Geen instemmingsrecht bij stopzetten reiskostenvergoeding
In een recente rechtszaak oordeelde de kantonrechter dat het instemmingsrecht niet van toepassing is bij het tijdelijk stopzetten van de reiskostenvergoeding. De bestuurder van McDermott koos hiervoor, omdat de werknemers vanwege de coronacrisis thuis werken en dus langere tijd afwezig zijn.
Verzoek om nietigverklaring
In de zaak boog de kantonrechter zich over het verzoek van de groepsondernemingsraad (GOR) van McDermott om het besluit van de bestuurder om de reiskostenvergoeding tijdelijk stop te zetten, nietig te verklaren. De bestuurder had voor zijn besluit geen instemmingsaanvraag ingediend bij de GOR. Volgens de GOR had dat wel gemoeten en was het instemmingsrecht van toepassing, omdat het tijdelijk stopzetten van de reiskostenvergoeding ook een wijziging van het arbeidsreglement van de organisatie inhield. Het arbeidsreglement van McDermott was in het verleden ter instemming aan de GOR voorgelegd. De nietigverklaring van het besluit zou betekenen dat de bestuurder de reiskostenvergoeding zou moeten blijven uitbetalen. De bestuurder stelde echter dat hij het besluit niet aan de GOR hoefde voor te leggen voor instemming. In het arbeidsreglement was namelijk al de mogelijkheid opgenomen om de reiskostenvergoeding tijdelijk stop te zetten bij langere afwezigheid van werknemers. Er was volgens de bestuurder dus ook geen sprake van een wijziging van het arbeidsreglement.
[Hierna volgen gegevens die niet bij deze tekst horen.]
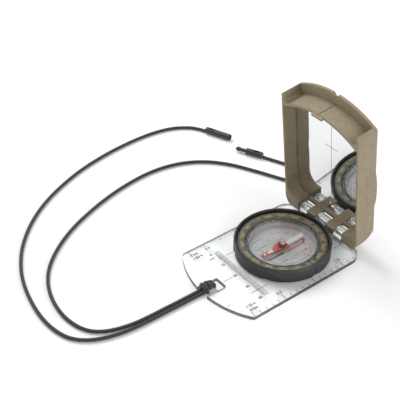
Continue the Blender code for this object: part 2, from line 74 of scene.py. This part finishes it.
# Floor routes of the two strands, the same ones that the frame's tubes follow.
OUTER_ROUTE = (
    (-0.3, -53.3), (-0.5, -60.0), (-0.6, -67.0), (-0.8, -75.0), (-1.0, -83.0), (-1.3, -91.0), (-2.2, -99.0),
    (-4.2, -107.0), (-7.4, -114.0), (-12.0, -119.6), (-18.6, -123.4), (-29.0, -125.4), (-42.0, -124.9),
    (-57.8, -121.7), (-72.7, -116.0), (-88.2, -106.2), (-103.5, -91.2), (-115.7, -73.0), (-125.4, -50.5),
    (-130.8, -29.0), (-133.2, -8.3), (-132.9, 9.8), (-129.8, 23.0), (-124.0, 32.0), (-118.8, 36.0),
    (-114.8, 37.9),
)
INNER_ROUTE = (
    (-2.7, -53.3), (-2.8, -60.0), (-2.9, -67.0), (-3.1, -75.0), (-3.3, -83.0), (-4.0, -92.0), (-6.1, -101.0),
    (-9.1, -107.3), (-13.4, -111.9), (-20.0, -115.0), (-30.0, -116.4), (-43.0, -114.8), (-55.8, -109.8),
    (-66.7, -101.6), (-76.8, -89.4), (-85.6, -74.0), (-93.7, -52.8), (-98.7, -31.7), (-100.0, -12.8),
    (-96.8, 3.8), (-89.2, 17.1), (-78.0, 27.2), (-63.6, 35.2), (-48.0, 42.6), (-39.6, 47.2), (-33.8, 53.4),
    (-31.4, 61.6), (-33.0, 69.6), (-38.6, 73.2), (-44.8, 70.0), (-49.4, 62.4), (-55.6, 55.6), (-63.4, 51.6),
    (-71.2, 48.2),
)


def mm(x, y, z):
    return Vector((x, y + CAPSULE_Y, z)) / 1000.0


def lid_mm(x, along, depth):
    """A point on the open lid: across, up from the hinge axis, and back from the rim side."""
    return mm(
        x,
        HINGE_Y - along * math.cos(LID_OPEN) + depth * math.sin(LID_OPEN),
        HINGE_Z + along * math.sin(LID_OPEN) + depth * math.cos(LID_OPEN),
    )


# ---------- materials ----------


class Paint:
    """A node material built round one Principled shader, with patterns in object coordinates."""

    def __init__(self, name, colour, roughness, metallic=0.0, **sockets):
        self.material = bpy.data.materials.new(name)
        self.material.use_nodes = True
        self.tree = self.material.node_tree
        self.shader = self.tree.nodes["Principled BSDF"]
        self.set("Base Color", (*colour, 1.0))
        self.set("Roughness", roughness)
        self.set("Metallic", metallic)
        for key, value in sockets.items():
            self.set(key.replace("_", " "), value)
        self.place = None
        self.normal = None

    def set(self, socket, value):
        self.shader.inputs[socket].default_value = value

    def node(self, kind, **settings):
        made = self.tree.nodes.new(kind)
        for key, value in settings.items():
            setattr(made, key, value)
        return made

    def link(self, out, into):
        self.tree.links.new(out, into)

    def coordinates(self):
        if self.place is None:
            self.place = self.node("ShaderNodeTexCoord").outputs["Object"]
        return self.place

    def noise(self, scale, detail=3.0, roughness=0.55, stretch=None):
        made = self.node("ShaderNodeTexNoise")
        made.inputs["Scale"].default_value = scale
        made.inputs["Detail"].default_value = detail
        made.inputs["Roughness"].default_value = roughness
        where = self.coordinates()
        if stretch:
            mapping = self.node("ShaderNodeMapping")
            mapping.inputs["Scale"].default_value = stretch
            self.link(where, mapping.inputs["Vector"])
            where = mapping.outputs["Vector"]
        self.link(where, made.inputs["Vector"])
        return made.outputs["Fac"]

    def ramp(self, factor, *stops):
        made = self.node("ShaderNodeValToRGB")
        elements = made.color_ramp.elements
        while len(elements) < len(stops):
            elements.new(0.5)
        for element, (where, colour) in zip(elements, stops):
            element.position = where
            element.color = (*colour, 1.0)
        self.link(factor, made.inputs["Fac"])
        return made.outputs["Color"]

    def mix(self, factor, first, second, blend="MIX"):
        made = self.node("ShaderNodeMix", data_type="RGBA", blend_type=blend)
        if isinstance(factor, (int, float)):
            made.inputs["Factor"].default_value = factor
        else:
            self.link(factor, made.inputs["Factor"])
        for socket, value in ((made.inputs[6], first), (made.inputs[7], second)):
            if isinstance(value, tuple):
                socket.default_value = (*value, 1.0)
            else:
                self.link(value, socket)
        return made.outputs[2]

    def math(self, operation, a, b=None):
        made = self.node("ShaderNodeMath", operation=operation)
        for socket, value in zip(made.inputs, (a, b)):
            if value is None:
                continue
            if isinstance(value, (int, float)):
                socket.default_value = value
            else:
                self.link(value, socket)
        return made.outputs[0]

    def colour(self, out):
        self.link(out, self.shader.inputs["Base Color"])
        return self

    def roughen(self, factor, low, high):
        """Roughness between low and high as the factor goes from 0 to 1."""
        made = self.node("ShaderNodeMapRange")
        made.inputs["To Min"].default_value = low
        made.inputs["To Max"].default_value = high
        self.link(factor, made.inputs["Value"])
        self.link(made.outputs["Result"], self.shader.inputs["Roughness"])
        return self

    def bump(self, height, strength, distance):
        made = self.node("ShaderNodeBump")
        made.inputs["Strength"].default_value = strength
        made.inputs["Distance"].default_value = distance
        self.link(height, made.inputs["Height"])
        if self.normal is not None:
            self.link(self.normal, made.inputs["Normal"])
        self.normal = made.outputs["Normal"]
        self.link(self.normal, self.shader.inputs["Normal"])
        return self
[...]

Geen onderdeel van artikel 27, lid 1 WOR
De rechter oordeelde dat het besluit van de bestuurder niet onder het instemmingsrecht van de GOR valt zoals bepaald in artikel 27, lid 1 van de Wet op de ondernemingsraden (WOR). In artikel 27 WOR staat namelijk een limitatieve opsomming van onderwerpen die onder het instemmingsrecht vallen. De reiskostenvergoeding als ook het arbeidsreglement zijn daarin niet opgenomen. De GOR heeft derhalve geen instemmingsrecht. Ook hadden de bestuurder en de GOR eerder geen afspraken gemaakt om het instemmingsrecht uit te breiden. Dat het arbeidsreglement eerder wel ter instemming aan de GOR werd voorgelegd vond de rechter onvoldoende grond om aan te nemen dat het instemmingsrecht ook in de toekomst van toepassing zou zijn. De kantonrechter wees daarom het verzoek van de GOR af.